[Do this]
Write out the listing below again, precisely as it is given.

[Given information]
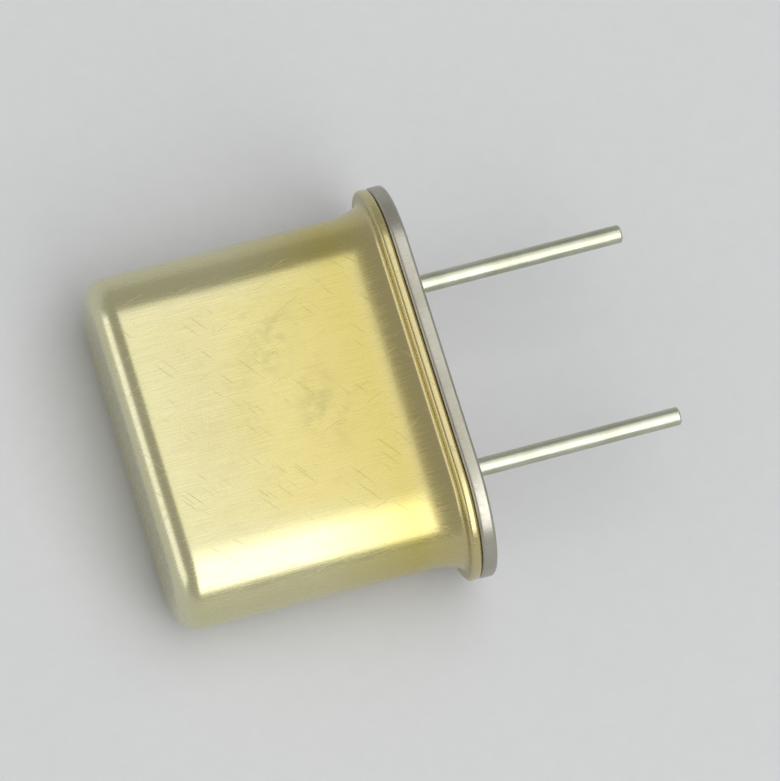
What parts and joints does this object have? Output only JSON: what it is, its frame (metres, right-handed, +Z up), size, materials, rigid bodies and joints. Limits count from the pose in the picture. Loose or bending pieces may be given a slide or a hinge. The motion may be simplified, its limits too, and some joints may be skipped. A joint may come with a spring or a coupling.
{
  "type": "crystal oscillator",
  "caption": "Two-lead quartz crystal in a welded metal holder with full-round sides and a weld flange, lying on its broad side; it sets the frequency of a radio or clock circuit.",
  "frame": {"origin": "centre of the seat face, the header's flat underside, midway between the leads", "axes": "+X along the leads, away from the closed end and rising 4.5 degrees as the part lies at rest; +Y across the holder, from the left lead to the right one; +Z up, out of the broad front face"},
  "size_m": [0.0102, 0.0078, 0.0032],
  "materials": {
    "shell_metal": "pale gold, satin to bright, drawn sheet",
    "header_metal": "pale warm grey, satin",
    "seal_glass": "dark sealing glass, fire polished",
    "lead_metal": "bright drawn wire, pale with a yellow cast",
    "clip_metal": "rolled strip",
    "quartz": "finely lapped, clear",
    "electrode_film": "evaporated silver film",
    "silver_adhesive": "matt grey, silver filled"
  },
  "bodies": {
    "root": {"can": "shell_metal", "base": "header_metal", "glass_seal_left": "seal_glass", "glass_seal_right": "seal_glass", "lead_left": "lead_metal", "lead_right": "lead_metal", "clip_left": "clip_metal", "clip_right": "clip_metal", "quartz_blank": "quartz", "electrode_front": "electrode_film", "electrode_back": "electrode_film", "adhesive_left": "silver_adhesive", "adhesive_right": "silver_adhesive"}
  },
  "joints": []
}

[Exercise output]
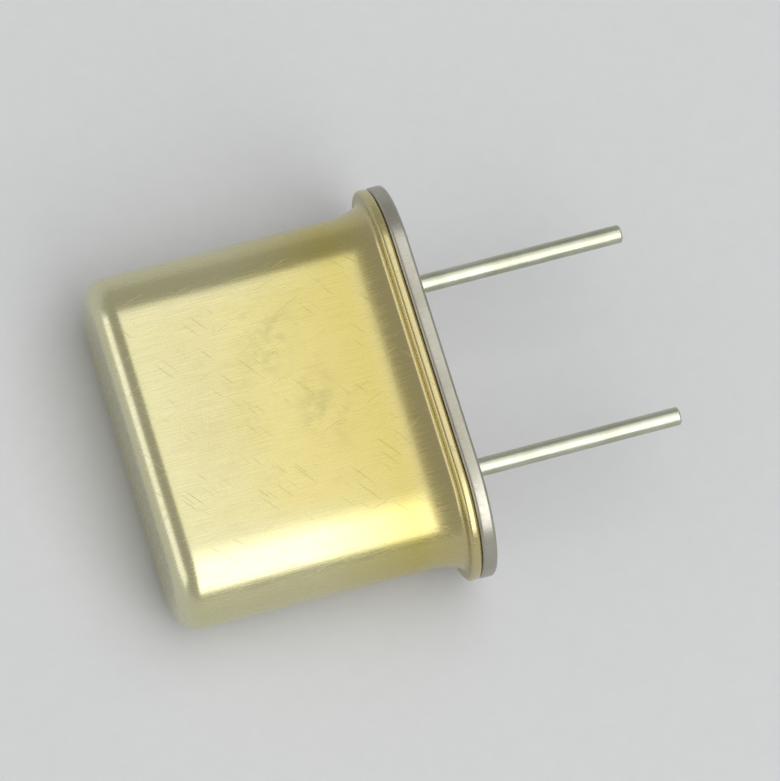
What parts and joints does this object have? Output only JSON: what it is, its frame (metres, right-handed, +Z up), size, materials, rigid bodies and joints. Limits count from the pose in the picture. Loose or bending pieces may be given a slide or a hinge. The motion may be simplified, its limits too, and some joints may be skipped. A joint may come with a spring or a coupling.
{
  "type": "crystal oscillator",
  "caption": "Two-lead quartz crystal in a welded metal holder with full-round sides and a weld flange, lying on its broad side; it sets the frequency of a radio or clock circuit.",
  "frame": {"origin": "centre of the seat face, the header's flat underside, midway between the leads", "axes": "+X along the leads, away from the closed end and rising 4.5 degrees as the part lies at rest; +Y across the holder, from the left lead to the right one; +Z up, out of the broad front face"},
  "size_m": [0.0102, 0.0078, 0.0032],
  "materials": {
    "shell_metal": "pale gold, satin to bright, drawn sheet",
    "header_metal": "pale warm grey, satin",
    "seal_glass": "dark sealing glass, fire polished",
    "lead_metal": "bright drawn wire, pale with a yellow cast",
    "clip_metal": "rolled strip",
    "quartz": "finely lapped, clear",
    "electrode_film": "evaporated silver film",
    "silver_adhesive": "matt grey, silver filled"
  },
  "bodies": {
    "root": {"can": "shell_metal", "base": "header_metal", "glass_seal_left": "seal_glass", "glass_seal_right": "seal_glass", "lead_left": "lead_metal", "lead_right": "lead_metal", "clip_left": "clip_metal", "clip_right": "clip_metal", "quartz_blank": "quartz", "electrode_front": "electrode_film", "electrode_back": "electrode_film", "adhesive_left": "silver_adhesive", "adhesive_right": "silver_adhesive"}
  },
  "joints": []
}